AIM
Please print all of the material below, word for word.

## START MATERIAL

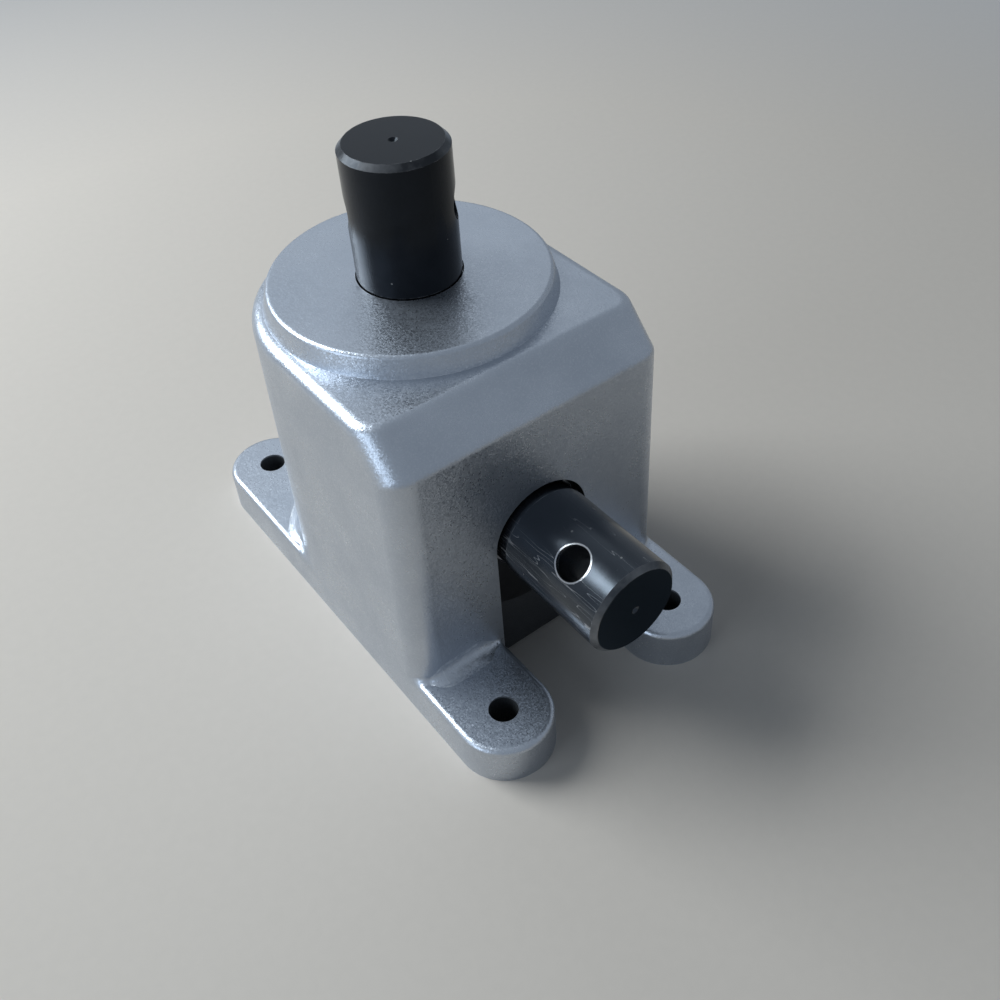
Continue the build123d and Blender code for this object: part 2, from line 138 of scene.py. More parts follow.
class GearboxCastingSettings(bpy.types.PropertyGroup):
    """The silver casting and its cover."""

    silver: bpy.props.FloatVectorProperty(
        name="Silver",
        description="Colour of the casting's silver coat",
        subtype="COLOR",
        size=3,
        min=0.0,
        max=1.0,
        default=(0.53, 0.57, 0.63),
    )
    silver_shade: bpy.props.FloatVectorProperty(
        name="Silver Shade",
        description="The coat's darker tone, in broad soft patches",
        subtype="COLOR",
        size=3,
        min=0.0,
        max=1.0,
        default=(0.46, 0.50, 0.56),
    )
    grain_size: bpy.props.FloatProperty(
        name="Grain Size",
        description="Size of one grain of the sprayed coat",
        unit="LENGTH",
        subtype="DISTANCE",
        precision=5,
        min=0.00005,
        max=0.005,
        default=0.00040,
    )
    grain_depth: bpy.props.FloatProperty(
        name="Grain Depth",
        description="How far a grain stands up",
        unit="LENGTH",
        subtype="DISTANCE",
        precision=6,
        min=0.0,
        max=0.001,
        default=0.000035,
    )
    flake_size: bpy.props.FloatProperty(
        name="Flake Size",
        description="Size of one metal flake in the coat",
        unit="LENGTH",
        subtype="DISTANCE",
        precision=5,
        min=0.00005,
        max=0.002,
        default=0.00023,
    )
    flake_lean: bpy.props.FloatProperty(
        name="Flake Lean",
        description="How far the flakes lean out of the surface",
        min=0.0,
        max=1.0,
        default=0.135,
    )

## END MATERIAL

THE OUTPUT
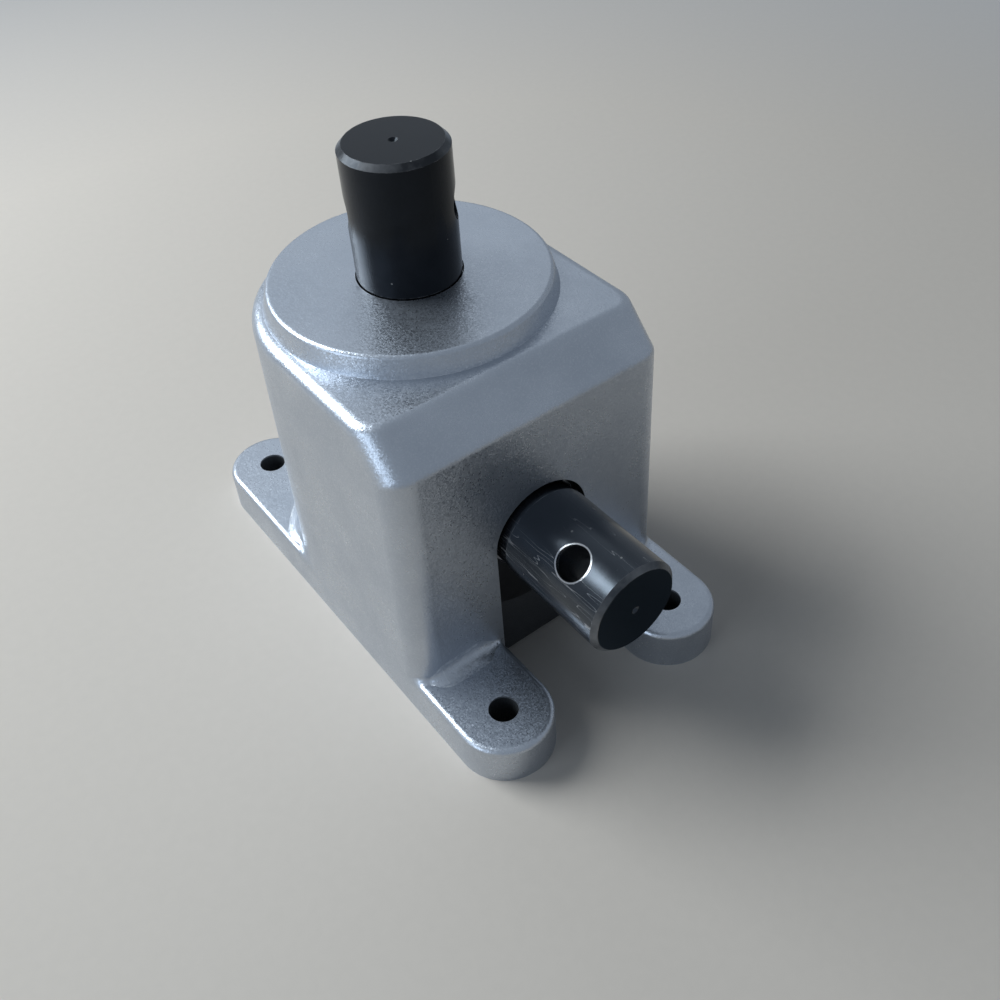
Continue the build123d and Blender code for this object: part 2, from line 138 of scene.py. More parts follow.
class GearboxCastingSettings(bpy.types.PropertyGroup):
    """The silver casting and its cover."""

    silver: bpy.props.FloatVectorProperty(
        name="Silver",
        description="Colour of the casting's silver coat",
        subtype="COLOR",
        size=3,
        min=0.0,
        max=1.0,
        default=(0.53, 0.57, 0.63),
    )
    silver_shade: bpy.props.FloatVectorProperty(
        name="Silver Shade",
        description="The coat's darker tone, in broad soft patches",
        subtype="COLOR",
        size=3,
        min=0.0,
        max=1.0,
        default=(0.46, 0.50, 0.56),
    )
    grain_size: bpy.props.FloatProperty(
        name="Grain Size",
        description="Size of one grain of the sprayed coat",
        unit="LENGTH",
        subtype="DISTANCE",
        precision=5,
        min=0.00005,
        max=0.005,
        default=0.00040,
    )
    grain_depth: bpy.props.FloatProperty(
        name="Grain Depth",
        description="How far a grain stands up",
        unit="LENGTH",
        subtype="DISTANCE",
        precision=6,
        min=0.0,
        max=0.001,
        default=0.000035,
    )
    flake_size: bpy.props.FloatProperty(
        name="Flake Size",
        description="Size of one metal flake in the coat",
        unit="LENGTH",
        subtype="DISTANCE",
        precision=5,
        min=0.00005,
        max=0.002,
        default=0.00023,
    )
    flake_lean: bpy.props.FloatProperty(
        name="Flake Lean",
        description="How far the flakes lean out of the surface",
        min=0.0,
        max=1.0,
        default=0.135,
    )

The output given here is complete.